Idea: For Profit Fire Department

Privatizing is great. Market factors should dictate costs for all services, which leads me to present my idea for privatizing our fire departments.


Lets face facts, fire fighters don't work for free *(See Note 1) and a fire's potential damage ranges from minimal to extreme. Another factor is the emotional cost associated with a fire. The emotional cost can be hard to gauge so it is best to use the wealth model as a basis.

Person A who owns a run down 2 bedroom 1 bath condo might not care that his house is on fire while the hardworking and successful Person B who owns a 5 bedroom 4 bath luxury home with a swimming pool and tennis court might.

Since Person B cares more about his home and is more of an American than Person A, he should pay a government subsidized discount price, while Person A has to pay full price plus a societal leech tax. It's the American way based on our current income tax code.

The privatization for fire fighting is simple. In the event of a fire, a person would call the fire department of his/her choice and supply them with the following useful information: yearly income, property type, ancestry, political affiliation, age, religion, and choice of package *(See Note 2). The fire department will either honor the request with a price of their choosing or politely decline.

If an agreement is reached, the firefighters will organize a time *(Note 3) when they will arrive on the premise. Based on the package, the obligatory alarm and/or flashing lights will be used and 0 or more fire trucks with 1 to 30 firemen will arrive.

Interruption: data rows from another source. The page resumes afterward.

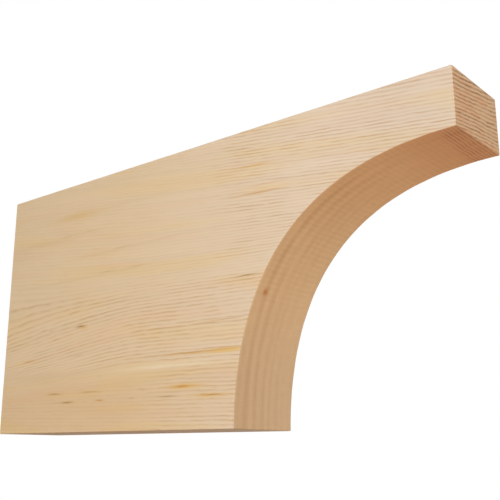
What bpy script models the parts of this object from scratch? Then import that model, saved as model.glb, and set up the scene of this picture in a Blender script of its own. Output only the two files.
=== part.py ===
"""Rafter tail: a block of Douglas fir with a deep cove cut under its nose.

Metres, +Z up. The tail runs along X, from its wall end at -X to its nose at +X, and stands on its flat
underside. The origin is at the bottom centre of its bounding box.
"""

import math

import bmesh
import bpy
from mathutils import Vector
from mathutils.geometry import interpolate_bezier

# The block, planed on all four sides.
LENGTH = 0.6096
HEIGHT = 0.2921
THICKNESS = 0.0889

# The cove: how far it reaches back from the nose, and the upright end face that it leaves at the nose.
COVE_RUN = 0.2366
NOSE_HEIGHT = 0.0551

# The cove leaves the underside straight up and meets the nose running level. Each share says how much of
# its rise, or of its run, the curve's handle takes.
FOOT_HANDLE_SHARE = 0.433
NOSE_HANDLE_SHARE = 0.808
COVE_SEGMENTS = 64

# Every edge is sanded to a small round.
ARRIS_RADIUS = 0.0007
ARRIS_SEGMENTS = 2
ARRIS_LEAST_ANGLE = math.radians(30)

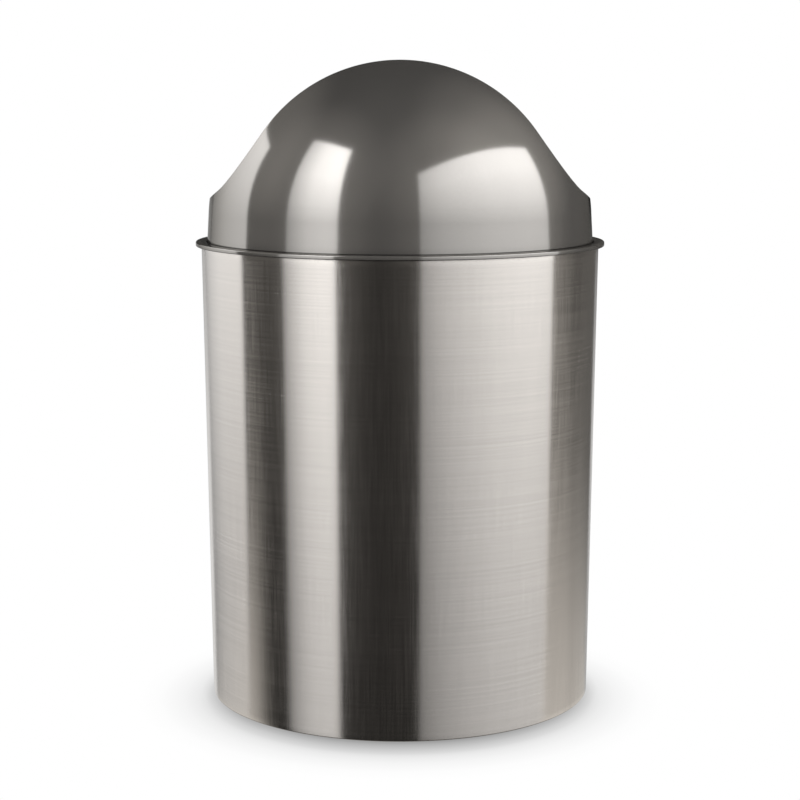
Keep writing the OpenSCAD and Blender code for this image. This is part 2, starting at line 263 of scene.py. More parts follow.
@dataclass(frozen=True)
class Finish:
    """A procedural finish.

    The grain is a stretched noise that drives roughness, colour and bump. A band of painted shadow is a
    height, the distance from it at which the shadow ends, and the brightness in its middle.
    """

    name: str
    slot: Slot
    colour: Triple
    metallic: float = 0.0
    roughness: float = 0.4
    roughness_swing: float = 0.08
    colour_swing: float = 0.06
    grain: Triple = (900.0, 900.0, 900.0)
    bump: float = 0.15
    bump_depth: float = 0.02 * MM
    shadow_bands: Sequence[Triple] = ()

    def painted_shade(self, graph: ShaderGraph, bright: Socket) -> Socket:
        """Paints shade into a brightness at the bands of painted shadow.

        Args:
            graph: the graph of the material's tree.
            bright: the brightness outside the bands of painted shadow.

        Returns:
            The dimmed brightness.
        """
        # Painted shade: each band darkens the colour about a height, standing in for a contact shadow.
        for middle, reach, dim in self.shadow_bands:
            off = graph.math("ABSOLUTE", graph.math("SUBTRACT", graph.axis("Z", graph.place()), middle))
            bright = graph.product(bright, graph.eased(off, reach / 2, reach, low=dim))
        return bright

    def shade(self, graph: ShaderGraph) -> dict:
        """The inputs of the principled shader.

        Args:
            graph: the graph of the material's tree.

        Returns:
            Socket name to value or feeding socket.
        """
        grain = graph.stretched_noise(self.grain)
        bright = graph.spread(grain, 1.0 - self.colour_swing, 1.0)
        return {
            # The colour carries the painted shade of the shadow bands.
            "Base Color": graph.tinted(self.colour, self.painted_shade(graph, bright)),
            "Metallic": self.metallic,
            "Roughness": graph.swing(grain, self.roughness, self.roughness_swing),
            "Normal": graph.bump(grain, self.bump, self.bump_depth),
        }

    def material(self) -> bpy.types.Material:
        """The material, made at its first use.

        Returns:
            The Blender material of this finish.
        """
        made = bpy.data.materials.get(self.name)
        if made is None:
            made = new_material(self.name)
            made.diffuse_color = (*self.colour, 1.0)
            graph = ShaderGraph(made.node_tree)
            shader = graph.add("BsdfPrincipled", self.shade(graph))
            graph.add("OutputMaterial", {"Surface": shader.outputs["BSDF"]})
        return made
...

Some examples of the packages are as follows:
  • Package 1 (El Cheapo): 1 poorly trained fireman, no truck, and a fire extinguisher.
  • Package 2 (Bare Bones): 2 firemen, pump truck, and water.
  • Package 3 (Semi-Impressive): 4 firemen, 1 hook and ladder, water, and dalmatian.
  • Pacakge 4 (Crowd-Pleaser): 8 firemen, pump truck, hook and ladder, water, fire chief, and dalmatian.
  • Package 5 (Five Alarm Special): 16 firemen, 2 pump trucks, hook and ladder, ambulance, fire chief, dalmatian, water, and a complementary lunch buffet.
  • Package 6 (Six Alarm Special): 30 firemen, 4 pump trucks, 2 hook and ladders, ambulance, 2 fire chiefs, 2 dalmatians, water, a 2 night hotel stay, and a complimentary dinner buffet
An Adorable Fire Bear can purchased for an additional $27.95.

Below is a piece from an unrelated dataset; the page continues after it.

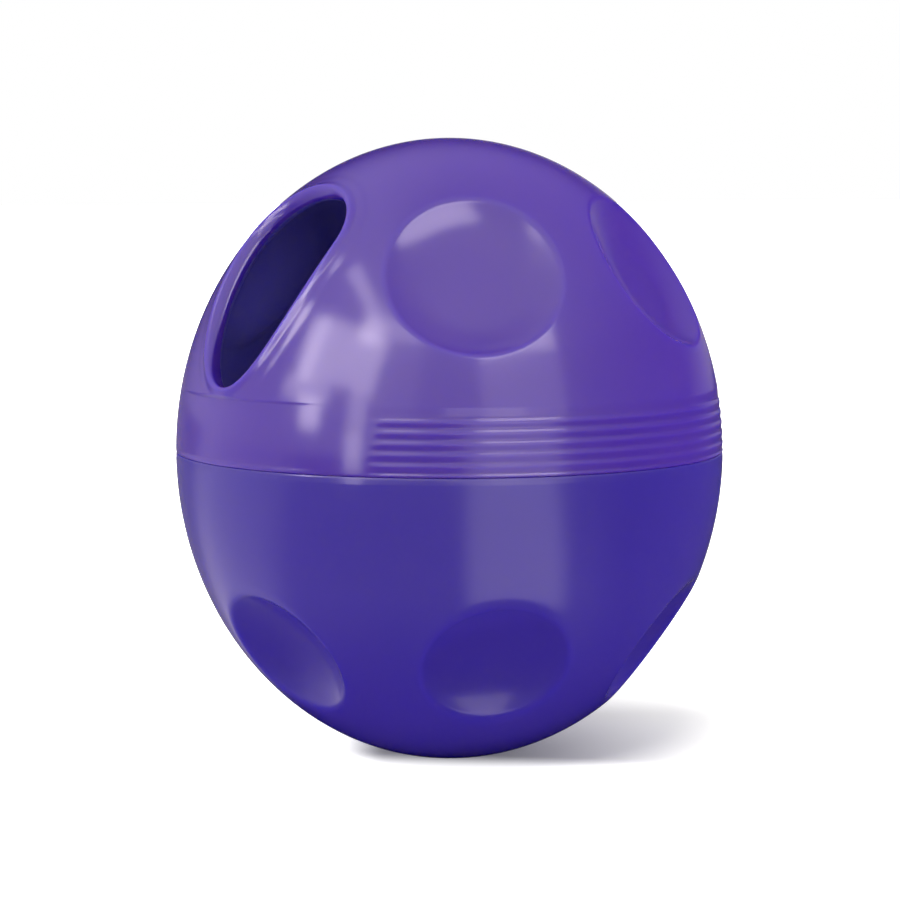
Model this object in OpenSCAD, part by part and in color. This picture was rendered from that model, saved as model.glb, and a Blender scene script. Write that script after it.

It is heavily encouraged that solicitors of fire services tip their firemen a customary 15%. Anything less is deemed anti-capitalistic and the customer will be issued a 20% surcharge. It is reasonable that the firemen can re-torch the building in the event of an insufficient transaction.

For-profit fire departments is a concept whose time has come. Long are the days when people can torch their homes for the insurance money and/or drunken entertainment. After all there are only so many fires that a department can handle and some fires are just not profitable.

Note 1:
There's an internets rumor about the existence of volunteer fire fighters. But, that's a rumor. Besides volunteers don't know what they are doing; Otherwise they would be charging for their services. Volunteer service is socialist construct and socialism is anti-American. Volunteer firefighters (if they do exist) hate America.

Note 2:
Fire fighters are discouraged from helping those who are either poor, atheist, practice Islam, have a foreign accent, vote Democrat, or have an undesirable skin color (non-white). Old people should not be rescued either unless it is a relative, rich, or will pay cash on the delivery of service.

Note 3:
The time of arrival can range from 5 minutes to 6-10 hours depending on the extent of the background check, location, waiting list, bribes, and scheduling conflicts.